On Wed, Sep 10, 2025 at 10:44:41AM +0800, Yafang Shao wrote:
> Currently, THP allocation cannot be restricted to khugepaged alone while
> being disabled in the page fault path. This limitation exists because
> disabling THP allocation during page faults also prevents the execution of
> khugepaged_enter_vma() in that path.

This is quite confusing, I see what you mean - you want to be able to disable
page fault THP but not khugepaged THP _at the point of possibly faulting in a
THP aligned VMA_.

It seems this patch makes khugepaged_enter_vma() unconditional for an anonymous
VMA, rather than depending on the return value specified by
thp_vma_allowable_order().

So I think a clearer explanation is:

	khugepaged_enter_vma() ultimately invokes any attached BPF function with
	the TVA_KHUGEPAGED flag set when determining whether or not to enable
	khugepaged THP for a freshly faulted in VMA.

	Currently, on fault, we invoke this in do_huge_pmd_anonymous_page(), as
	invoked by create_huge_pmd() and only when we have already checked to
	see if an allowable TVA_PAGEFAULT order is specified.

	Since we might want to disallow THP on fault-in but allow it via
	khugepaged, we move things around so we always attempt to enter
	khugepaged upon fault.

Having said all this, I'm very confused.

Why are we doing this?

We only enable khugepaged _early_ when we know we're faulting in a huge PMD
here.

I guess we do this because, if we are allowed to do the pagefault, maybe
something changed that might have previously disallowed khugepaged to run for
the mm.

But now we're just checking unconditionally for... no reason?

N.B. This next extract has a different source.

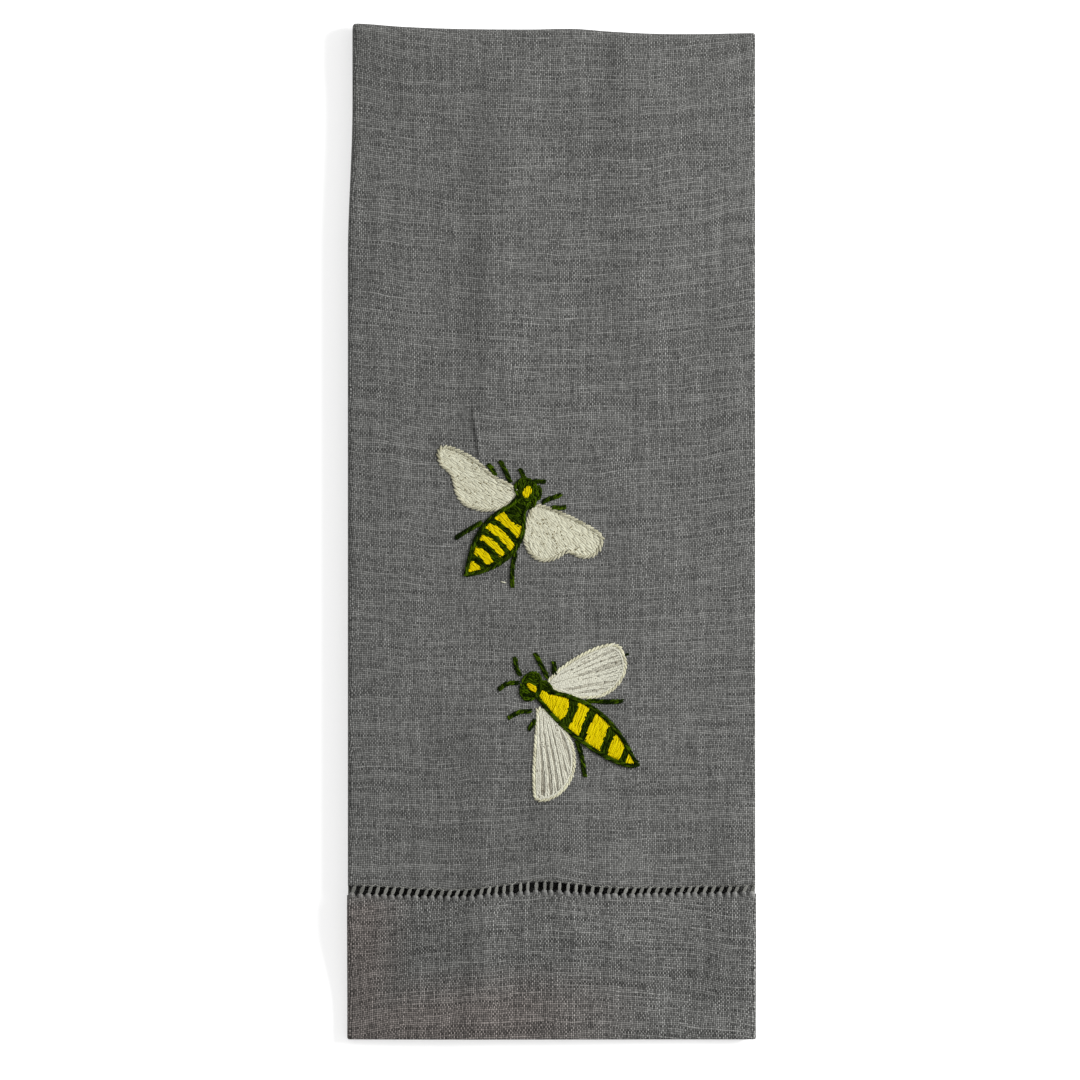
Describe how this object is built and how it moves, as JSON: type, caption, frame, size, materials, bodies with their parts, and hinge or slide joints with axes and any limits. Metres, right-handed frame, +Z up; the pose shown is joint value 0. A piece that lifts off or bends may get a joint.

if BPF disables page fault but not khugepaged, then surely the mm would already
be under be khugepaged if it could be?

It's sort of immaterial if we get a pmd_none() that is not-faultable for
whatever reason but BPF might say is khugepaged'able, because it'd have already
set this.

This is because if we just map a new VMA, we already let khugepaged have it via
khugepaged_enter_vma() in __mmap_new_vma() and in the merge paths.

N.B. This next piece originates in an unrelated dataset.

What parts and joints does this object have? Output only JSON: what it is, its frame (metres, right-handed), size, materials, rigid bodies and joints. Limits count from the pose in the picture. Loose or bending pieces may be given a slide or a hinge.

I mean maybe I'm missing something here :)

>
> With the introduction of BPF, we can now implement THP policies based on
> different TVA types. This patch adjusts the logic to support this new
> capability.
>
> While we could also extend prtcl() to utilize this new policy, such a

Typo: prtcl -> prctl

> change would require a uAPI modification.

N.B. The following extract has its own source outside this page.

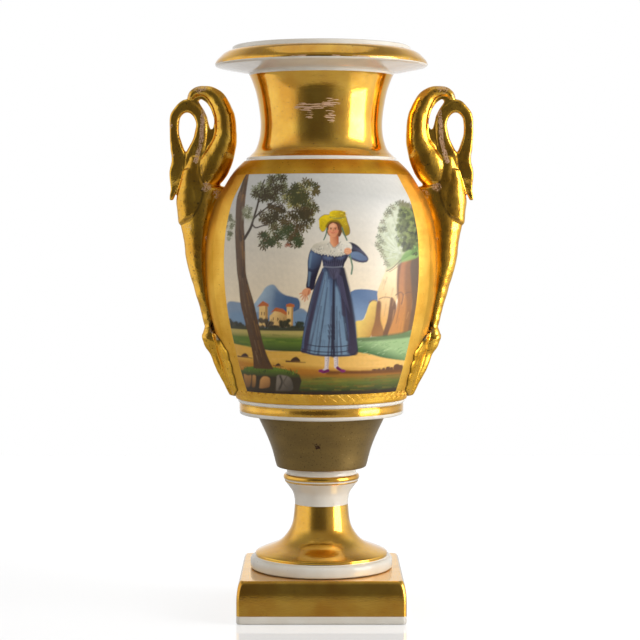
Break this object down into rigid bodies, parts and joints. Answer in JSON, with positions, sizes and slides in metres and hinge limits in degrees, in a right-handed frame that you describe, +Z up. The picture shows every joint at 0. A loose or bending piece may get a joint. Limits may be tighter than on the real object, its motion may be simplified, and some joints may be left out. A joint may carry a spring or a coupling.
{
  "type": "mantel urn",
  "caption": "Hollow gilded porcelain mantel urn with flared rim, swan handles, painted landscape reserve, trumpet foot and square plinth.",
  "frame": {"origin": "middle of the plinth's underside, on the surface that the urn stands on", "axes": "+Z up along the urn's axis; the painted reserve faces -Y; the swan handles are on +X and -X"},
  "size_m": [0.1734, 0.1318, 0.32],
  "materials": {
    "burnished_gold": "burnished gilding over glazed porcelain, with fine pits and wear",
    "matte_gold": "unburnished satin gilding over glazed porcelain",
    "white_glaze": "clear glossy glaze over white porcelain",
    "bronze_gold": "brown satin bronzing over porcelain",
    "painted_glaze": "enamel painting under a soft gloss"
  },
  "bodies": {
    "root": {"plinth": "burnished_gold", "foot": "burnished_gold", "urn_body": "burnished_gold", "handle_left": "burnished_gold", "handle_right": "burnished_gold"}
  },
  "joints": []
}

Hm, in what respect? PR_SET_THP_DISABLE?

>
> Signed-off-by: Yafang Shao <laoar.shao@xxxxxxxxx>
> ---
>  mm/huge_memory.c |  1 -
>  mm/memory.c      | 13 ++++++++-----
>  2 files changed, 8 insertions(+), 6 deletions(-)
>
> diff --git a/mm/huge_memory.c b/mm/huge_memory.c
> index 523153d21a41..1e9e7b32e2cf 100644
> --- a/mm/huge_memory.c
> +++ b/mm/huge_memory.c
> @@ -1346,7 +1346,6 @@ vm_fault_t do_huge_pmd_anonymous_page(struct vm_fault *vmf)
>  	ret = vmf_anon_prepare(vmf);
>  	if (ret)
>  		return ret;
> -	khugepaged_enter_vma(vma, vma->vm_flags);
>
>  	if (!(vmf->flags & FAULT_FLAG_WRITE) &&
>  			!mm_forbids_zeropage(vma->vm_mm) &&
> diff --git a/mm/memory.c b/mm/memory.c
> index d8819cac7930..d0609dc1e371 100644
> --- a/mm/memory.c
> +++ b/mm/memory.c
> @@ -6289,11 +6289,14 @@ static vm_fault_t __handle_mm_fault(struct vm_area_struct *vma,
>  	if (pud_trans_unstable(vmf.pud))
>  		goto retry_pud;
>
> -	if (pmd_none(*vmf.pmd) &&
> -	    thp_vma_allowable_order(vma, vm_flags, TVA_PAGEFAULT, PMD_ORDER)) {
> -		ret = create_huge_pmd(&vmf);
> -		if (!(ret & VM_FAULT_FALLBACK))
> -			return ret;
> +	if (pmd_none(*vmf.pmd)) {
> +		if (vma_is_anonymous(vma))
> +			khugepaged_enter_vma(vma, vm_flags);
> +		if (thp_vma_allowable_order(vma, vm_flags, TVA_PAGEFAULT, PMD_ORDER)) {
> +			ret = create_huge_pmd(&vmf);
> +			if (!(ret & VM_FAULT_FALLBACK))
> +				return ret;
> +		}
>  	} else {
>  		vmf.orig_pmd = pmdp_get_lockless(vmf.pmd);
>
> --
> 2.47.3
>